From Mundane Lives to Pleasurable Evil and Back: Local Murderers and the Best Years of Their Lives
The talk will present the biographical portraits of several low- and mid-ranking Nazi perpetrators who murdered an estimated 60,000 Jews in the space of less than a year in the Czortków-Buczacz region of Eastern Galicia, and attempt to understand how these mostly utterly normal men became genocidal killers, why they seem to have taken so much pleasure from playing mass murderers, how easily they slipped back into normality, and to what extent their subsequent trials succeeded in uncovering their motivation and in gauging their guilt. This discussion will hopefully also shed light on the case of Adolf Eichmann and the concrete relationship between banality and evil.

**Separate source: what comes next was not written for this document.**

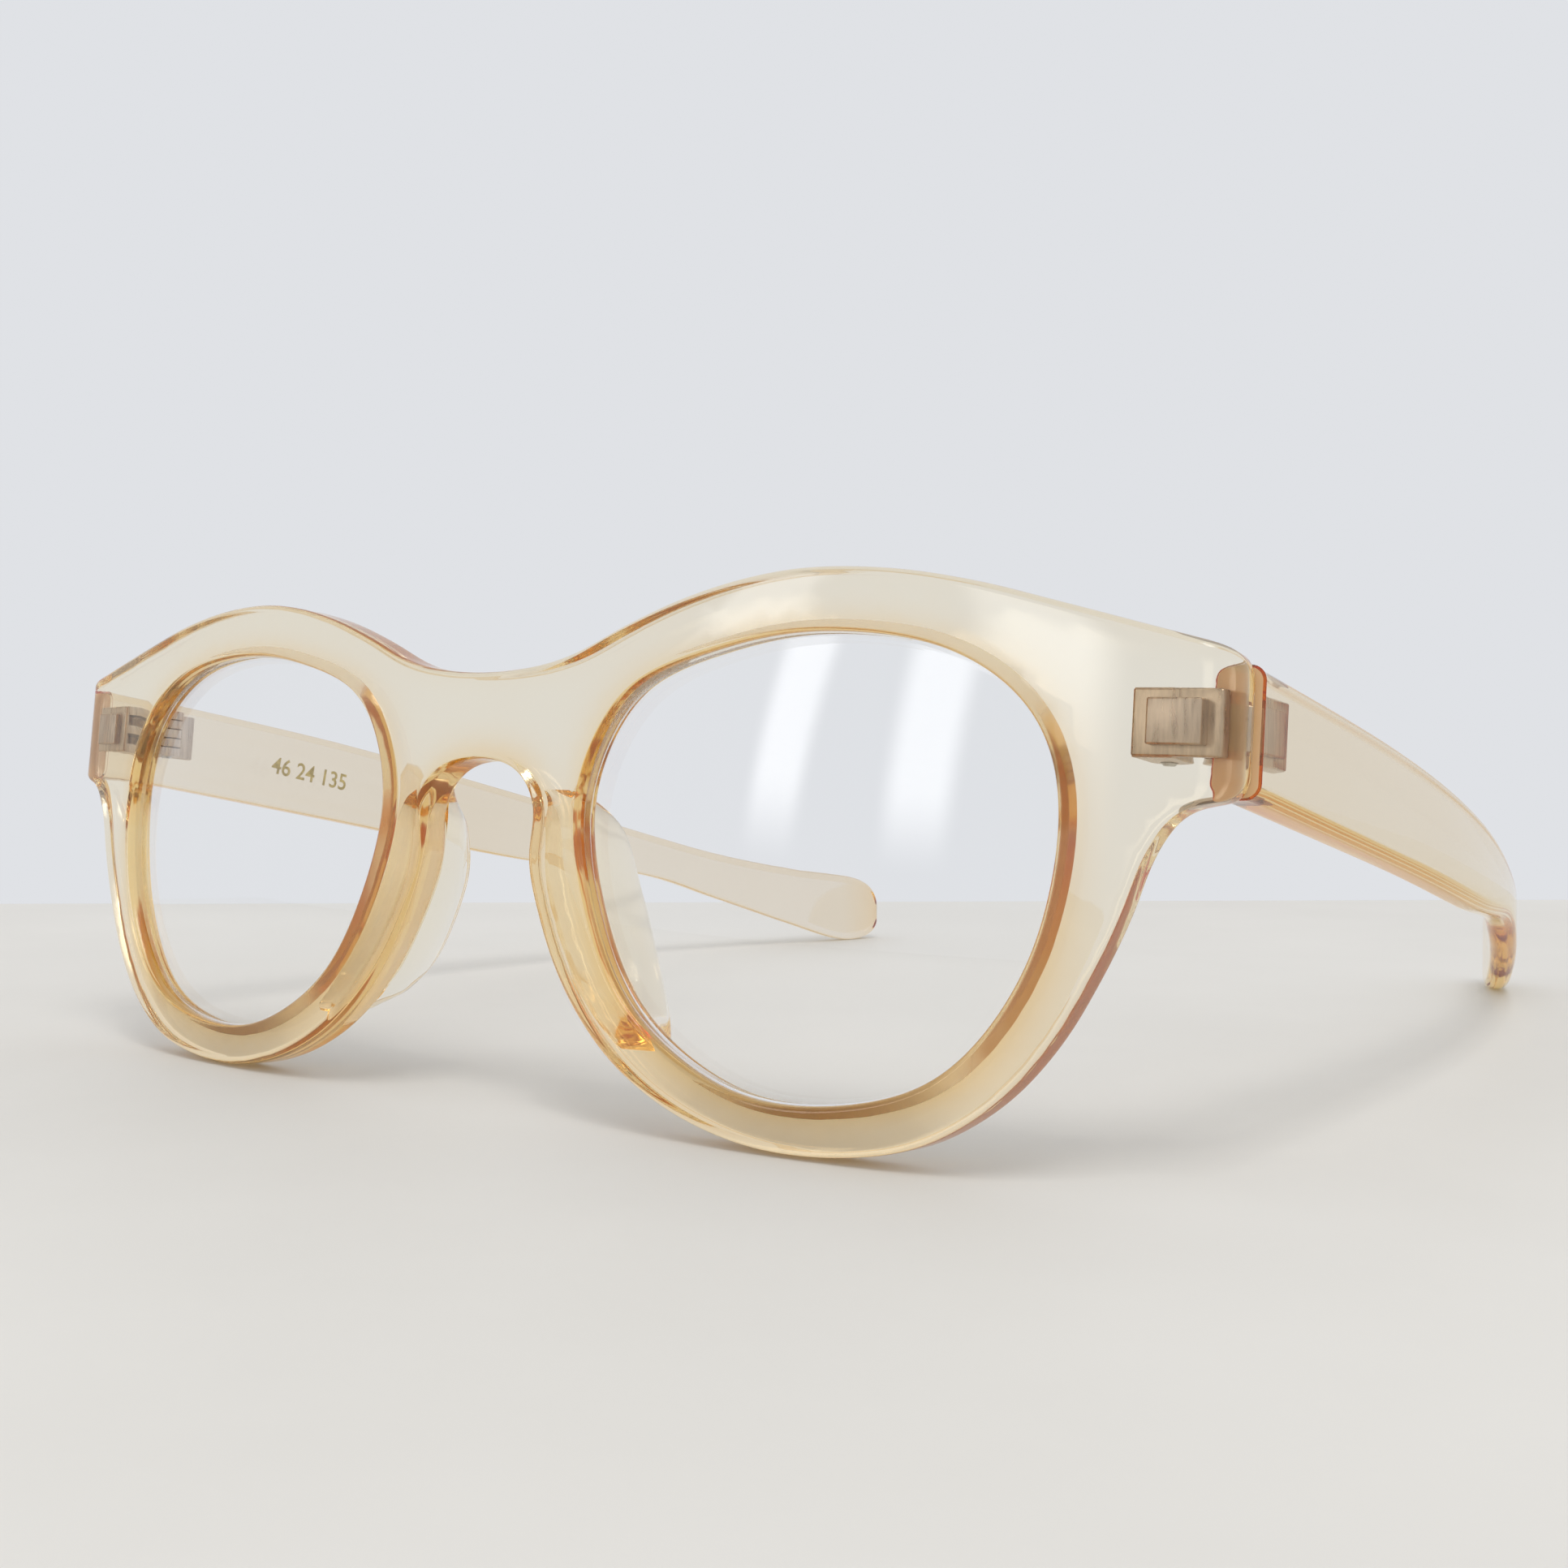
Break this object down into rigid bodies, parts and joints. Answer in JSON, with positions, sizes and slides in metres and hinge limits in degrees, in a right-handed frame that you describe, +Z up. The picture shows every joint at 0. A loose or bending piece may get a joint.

Omer Bartov is the John P. Birkelund Distinguished Professor of European History at Brown University and one of the leading authorities on the subject of genocide. He is the author of The “Jew” in Cinema (2005); Germany’s War and the Holocaust (2003); Mirrors of Destruction: War, Genocide, and Modern Identity (2000); Murder in Our Midst: The Holocaust, Industrial Killing, and Representation (1996); Hitler’s Army: Soldiers, Nazis, and War in the Third Reich (1991); The Eastern Front, 1941-45 (1985); and editor of volumes on the Holocaust, genocide, and war crimes. He has contributed articles to The New Republic, The Washington Post, and The Times Literary Supplement. Among his accolades, Bartov has received fellowships from the Guggenheim Foundation, the Radcliffe Institute for Advanced Study, the NEH, Harvard’s Society of Fellows, the Alexander von Humboldt Foundation, and Princeton’s Davis Center, and he is a member of the American Academy of Arts and Sciences.